Information provided:
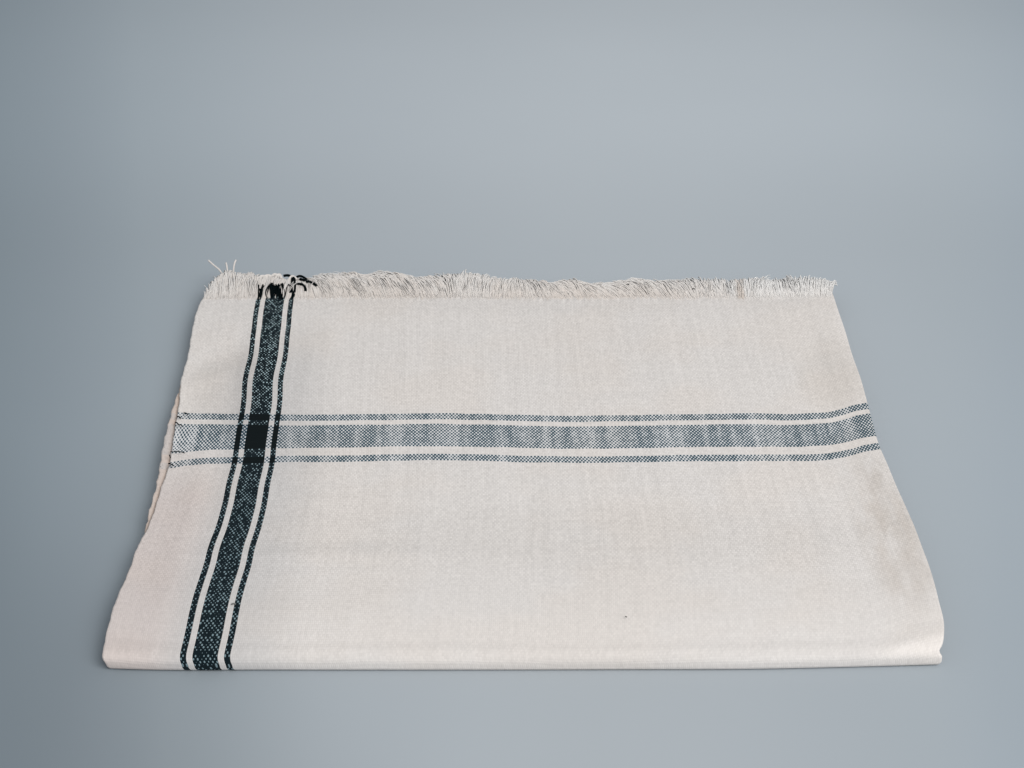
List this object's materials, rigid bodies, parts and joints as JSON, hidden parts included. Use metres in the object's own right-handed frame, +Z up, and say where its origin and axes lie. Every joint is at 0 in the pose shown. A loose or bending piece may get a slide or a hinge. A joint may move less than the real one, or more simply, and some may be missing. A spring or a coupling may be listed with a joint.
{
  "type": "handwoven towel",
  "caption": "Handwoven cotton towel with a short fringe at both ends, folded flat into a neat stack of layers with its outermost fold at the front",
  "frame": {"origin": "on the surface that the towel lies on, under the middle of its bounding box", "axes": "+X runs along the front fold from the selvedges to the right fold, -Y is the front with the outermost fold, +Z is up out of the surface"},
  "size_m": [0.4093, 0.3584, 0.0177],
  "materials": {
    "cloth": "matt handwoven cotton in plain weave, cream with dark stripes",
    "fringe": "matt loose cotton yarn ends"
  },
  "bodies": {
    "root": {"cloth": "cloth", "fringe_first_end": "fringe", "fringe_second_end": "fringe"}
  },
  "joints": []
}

To do: Output the listing above word for word.

Complete answer:
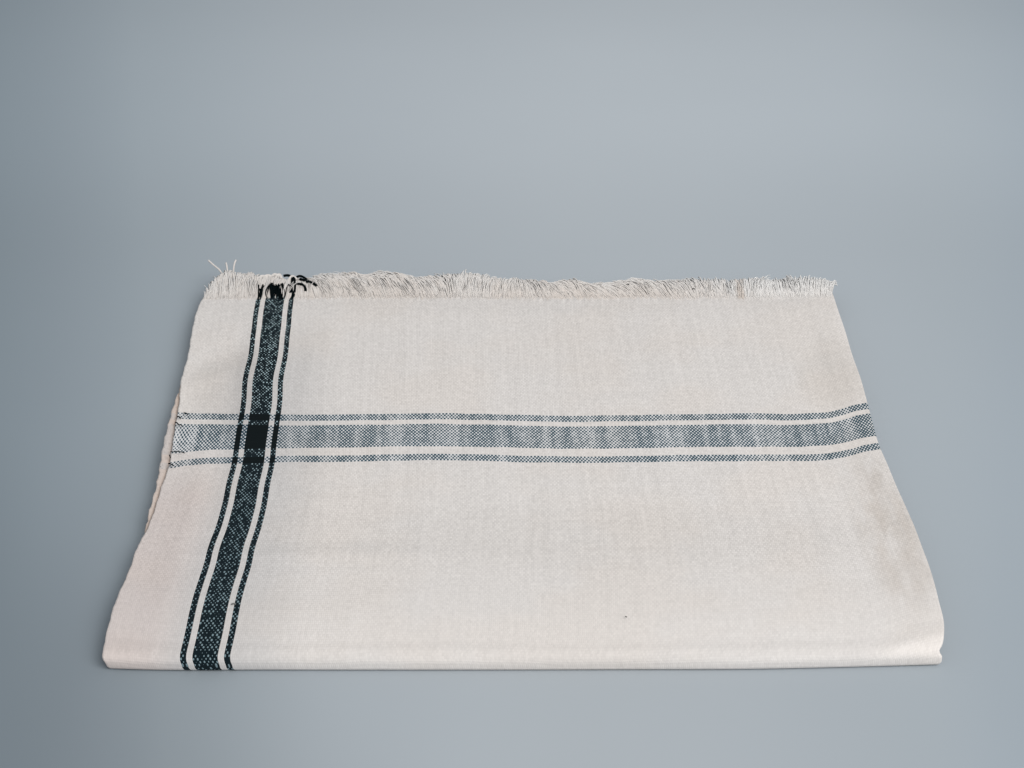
List this object's materials, rigid bodies, parts and joints as JSON, hidden parts included. Use metres in the object's own right-handed frame, +Z up, and say where its origin and axes lie. Every joint is at 0 in the pose shown. A loose or bending piece may get a slide or a hinge. A joint may move less than the real one, or more simply, and some may be missing. A spring or a coupling may be listed with a joint.
{
  "type": "handwoven towel",
  "caption": "Handwoven cotton towel with a short fringe at both ends, folded flat into a neat stack of layers with its outermost fold at the front",
  "frame": {"origin": "on the surface that the towel lies on, under the middle of its bounding box", "axes": "+X runs along the front fold from the selvedges to the right fold, -Y is the front with the outermost fold, +Z is up out of the surface"},
  "size_m": [0.4093, 0.3584, 0.0177],
  "materials": {
    "cloth": "matt handwoven cotton in plain weave, cream with dark stripes",
    "fringe": "matt loose cotton yarn ends"
  },
  "bodies": {
    "root": {"cloth": "cloth", "fringe_first_end": "fringe", "fringe_second_end": "fringe"}
  },
  "joints": []
}